--- To be done ---
Scan the lines below for the string "joints" and report how many lines contain it, giving only the number.

* BEGIN Supplied material *

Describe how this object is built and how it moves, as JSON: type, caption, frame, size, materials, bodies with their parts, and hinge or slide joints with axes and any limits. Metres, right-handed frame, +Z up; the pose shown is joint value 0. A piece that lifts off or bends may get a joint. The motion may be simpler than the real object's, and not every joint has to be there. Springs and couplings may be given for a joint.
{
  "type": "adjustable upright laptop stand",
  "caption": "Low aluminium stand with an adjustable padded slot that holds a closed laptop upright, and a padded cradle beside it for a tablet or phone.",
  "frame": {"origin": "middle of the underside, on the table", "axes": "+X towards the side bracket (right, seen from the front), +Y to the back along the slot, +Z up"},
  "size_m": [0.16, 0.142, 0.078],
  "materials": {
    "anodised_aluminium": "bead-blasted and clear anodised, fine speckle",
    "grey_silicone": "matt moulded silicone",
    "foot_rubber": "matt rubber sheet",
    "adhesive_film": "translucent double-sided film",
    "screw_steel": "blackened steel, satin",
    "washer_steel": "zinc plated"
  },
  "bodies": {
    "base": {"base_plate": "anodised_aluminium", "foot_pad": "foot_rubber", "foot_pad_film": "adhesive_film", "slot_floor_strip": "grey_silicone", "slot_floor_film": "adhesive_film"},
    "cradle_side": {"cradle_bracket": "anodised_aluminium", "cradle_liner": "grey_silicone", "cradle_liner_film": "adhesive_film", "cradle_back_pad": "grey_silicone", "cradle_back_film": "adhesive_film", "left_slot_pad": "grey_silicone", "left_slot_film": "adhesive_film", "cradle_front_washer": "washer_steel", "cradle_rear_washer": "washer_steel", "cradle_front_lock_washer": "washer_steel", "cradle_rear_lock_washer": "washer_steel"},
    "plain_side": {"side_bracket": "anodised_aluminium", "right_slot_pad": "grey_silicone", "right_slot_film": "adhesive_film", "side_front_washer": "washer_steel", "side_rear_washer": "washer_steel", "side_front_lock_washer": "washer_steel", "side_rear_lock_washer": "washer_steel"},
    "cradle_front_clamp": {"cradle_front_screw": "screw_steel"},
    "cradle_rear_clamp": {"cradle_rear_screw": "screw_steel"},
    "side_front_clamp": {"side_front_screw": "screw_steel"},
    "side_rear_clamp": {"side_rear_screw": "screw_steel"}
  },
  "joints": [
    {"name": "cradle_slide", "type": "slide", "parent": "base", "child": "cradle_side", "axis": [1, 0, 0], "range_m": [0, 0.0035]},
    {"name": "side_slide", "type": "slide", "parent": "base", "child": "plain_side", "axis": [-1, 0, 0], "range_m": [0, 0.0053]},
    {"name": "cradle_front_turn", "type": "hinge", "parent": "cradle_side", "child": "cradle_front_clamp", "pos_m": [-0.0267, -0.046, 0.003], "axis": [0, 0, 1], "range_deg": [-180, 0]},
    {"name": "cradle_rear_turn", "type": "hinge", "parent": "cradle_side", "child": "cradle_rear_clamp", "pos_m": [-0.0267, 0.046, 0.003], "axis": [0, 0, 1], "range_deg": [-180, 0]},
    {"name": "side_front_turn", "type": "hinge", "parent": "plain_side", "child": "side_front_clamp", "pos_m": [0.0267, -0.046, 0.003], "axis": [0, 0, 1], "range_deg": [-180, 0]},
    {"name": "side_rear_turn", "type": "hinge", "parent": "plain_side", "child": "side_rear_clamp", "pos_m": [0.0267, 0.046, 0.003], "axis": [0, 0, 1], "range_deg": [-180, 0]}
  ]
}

* END Supplied material *

--- Solved exercise ---
2